* BEGIN DATA ENTRIES *

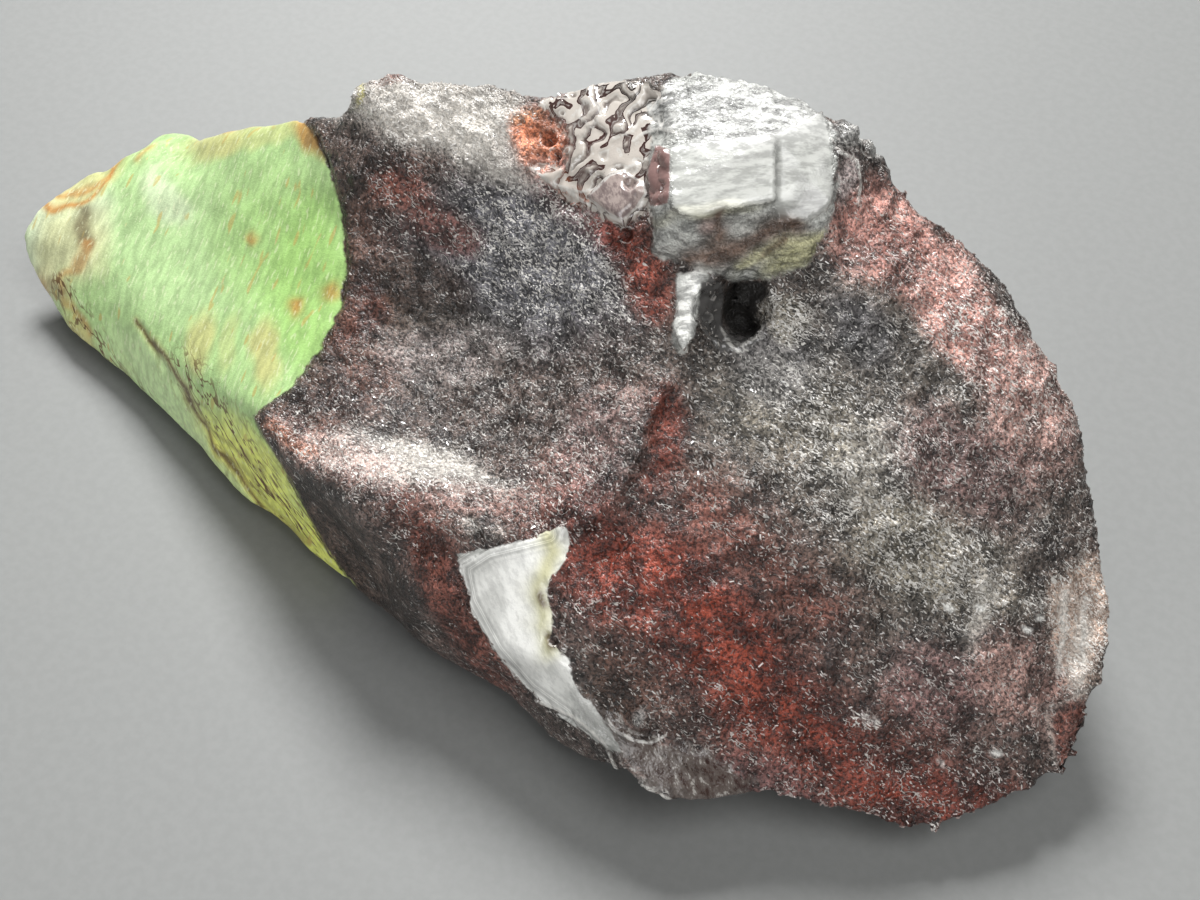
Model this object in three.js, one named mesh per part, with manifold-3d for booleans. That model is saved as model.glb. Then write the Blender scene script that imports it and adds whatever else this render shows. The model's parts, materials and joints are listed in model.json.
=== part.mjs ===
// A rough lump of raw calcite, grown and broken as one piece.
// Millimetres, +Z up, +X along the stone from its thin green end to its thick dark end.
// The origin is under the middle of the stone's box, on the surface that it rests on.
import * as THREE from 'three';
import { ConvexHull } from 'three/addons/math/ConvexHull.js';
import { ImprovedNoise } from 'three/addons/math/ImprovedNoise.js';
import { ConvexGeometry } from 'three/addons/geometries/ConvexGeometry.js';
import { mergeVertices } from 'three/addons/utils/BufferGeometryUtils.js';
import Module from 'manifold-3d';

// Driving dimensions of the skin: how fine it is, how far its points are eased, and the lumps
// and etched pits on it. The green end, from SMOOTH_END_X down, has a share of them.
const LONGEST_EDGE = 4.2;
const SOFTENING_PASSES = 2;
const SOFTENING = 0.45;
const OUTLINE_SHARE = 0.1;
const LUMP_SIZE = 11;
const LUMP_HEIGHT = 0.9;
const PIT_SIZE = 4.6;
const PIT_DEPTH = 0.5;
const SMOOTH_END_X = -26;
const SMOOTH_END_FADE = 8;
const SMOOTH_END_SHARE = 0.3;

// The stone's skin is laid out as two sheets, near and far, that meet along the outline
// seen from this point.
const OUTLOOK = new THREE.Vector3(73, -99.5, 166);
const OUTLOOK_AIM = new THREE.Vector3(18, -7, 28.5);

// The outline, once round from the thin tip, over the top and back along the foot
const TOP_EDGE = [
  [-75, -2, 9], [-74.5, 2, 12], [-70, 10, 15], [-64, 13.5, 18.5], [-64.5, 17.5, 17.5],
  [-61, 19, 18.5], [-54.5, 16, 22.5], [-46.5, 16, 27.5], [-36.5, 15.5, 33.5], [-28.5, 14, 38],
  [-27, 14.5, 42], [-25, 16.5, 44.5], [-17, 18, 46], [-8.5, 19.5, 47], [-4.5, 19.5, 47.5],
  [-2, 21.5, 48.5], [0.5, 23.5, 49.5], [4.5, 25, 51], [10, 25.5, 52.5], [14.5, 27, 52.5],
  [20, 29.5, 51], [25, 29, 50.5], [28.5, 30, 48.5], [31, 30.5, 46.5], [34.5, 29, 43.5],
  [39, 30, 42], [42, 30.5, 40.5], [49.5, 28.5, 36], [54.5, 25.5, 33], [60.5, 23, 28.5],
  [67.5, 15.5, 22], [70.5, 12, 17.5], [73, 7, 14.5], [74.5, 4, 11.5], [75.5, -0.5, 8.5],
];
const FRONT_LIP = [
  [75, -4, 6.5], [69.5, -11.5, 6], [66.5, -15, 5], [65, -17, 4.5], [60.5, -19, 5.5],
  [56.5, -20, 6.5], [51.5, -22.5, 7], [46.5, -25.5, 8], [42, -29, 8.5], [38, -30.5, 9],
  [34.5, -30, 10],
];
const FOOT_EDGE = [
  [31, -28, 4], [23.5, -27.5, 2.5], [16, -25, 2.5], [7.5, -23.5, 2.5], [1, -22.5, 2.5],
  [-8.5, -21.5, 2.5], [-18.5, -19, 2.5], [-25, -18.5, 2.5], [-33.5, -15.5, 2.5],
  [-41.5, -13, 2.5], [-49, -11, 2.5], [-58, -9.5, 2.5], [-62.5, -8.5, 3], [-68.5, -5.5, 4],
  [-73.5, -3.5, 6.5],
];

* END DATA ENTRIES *
* BEGIN DATA ENTRIES *

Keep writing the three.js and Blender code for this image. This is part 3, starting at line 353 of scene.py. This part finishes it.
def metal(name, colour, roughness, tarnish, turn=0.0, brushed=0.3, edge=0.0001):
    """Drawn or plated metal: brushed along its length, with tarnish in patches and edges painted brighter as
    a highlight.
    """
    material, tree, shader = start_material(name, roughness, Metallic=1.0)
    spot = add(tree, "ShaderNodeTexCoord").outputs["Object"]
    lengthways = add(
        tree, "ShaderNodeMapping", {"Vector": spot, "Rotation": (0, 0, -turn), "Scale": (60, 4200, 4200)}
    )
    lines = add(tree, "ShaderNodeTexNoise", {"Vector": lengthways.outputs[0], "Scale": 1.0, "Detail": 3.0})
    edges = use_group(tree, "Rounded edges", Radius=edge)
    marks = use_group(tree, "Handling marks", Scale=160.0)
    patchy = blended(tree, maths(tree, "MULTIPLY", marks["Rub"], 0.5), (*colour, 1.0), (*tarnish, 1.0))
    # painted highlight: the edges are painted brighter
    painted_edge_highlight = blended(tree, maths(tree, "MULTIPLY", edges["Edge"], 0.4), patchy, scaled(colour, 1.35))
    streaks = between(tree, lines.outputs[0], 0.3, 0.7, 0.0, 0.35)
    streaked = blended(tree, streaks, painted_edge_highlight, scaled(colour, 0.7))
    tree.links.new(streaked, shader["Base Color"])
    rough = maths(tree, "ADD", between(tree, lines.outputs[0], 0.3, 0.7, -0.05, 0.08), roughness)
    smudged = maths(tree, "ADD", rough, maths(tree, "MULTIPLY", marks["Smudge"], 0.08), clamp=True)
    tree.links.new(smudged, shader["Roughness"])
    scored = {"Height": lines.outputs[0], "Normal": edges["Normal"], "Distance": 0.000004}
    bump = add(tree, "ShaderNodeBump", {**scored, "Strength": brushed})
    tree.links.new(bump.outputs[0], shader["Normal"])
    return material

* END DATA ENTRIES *

WHAT TO WORK ON
Using the data above, transcribe the lines that run from the line with "Model this object" to the line with "import Module from 'manifold-3d';", both ends kept, and output nothing else.

EXERCISE RESPONSE
Model this object in three.js, one named mesh per part, with manifold-3d for booleans. That model is saved as model.glb. Then write the Blender scene script that imports it and adds whatever else this render shows. The model's parts, materials and joints are listed in model.json.
=== part.mjs ===
// A rough lump of raw calcite, grown and broken as one piece.
// Millimetres, +Z up, +X along the stone from its thin green end to its thick dark end.
// The origin is under the middle of the stone's box, on the surface that it rests on.
import * as THREE from 'three';
import { ConvexHull } from 'three/addons/math/ConvexHull.js';
import { ImprovedNoise } from 'three/addons/math/ImprovedNoise.js';
import { ConvexGeometry } from 'three/addons/geometries/ConvexGeometry.js';
import { mergeVertices } from 'three/addons/utils/BufferGeometryUtils.js';
import Module from 'manifold-3d';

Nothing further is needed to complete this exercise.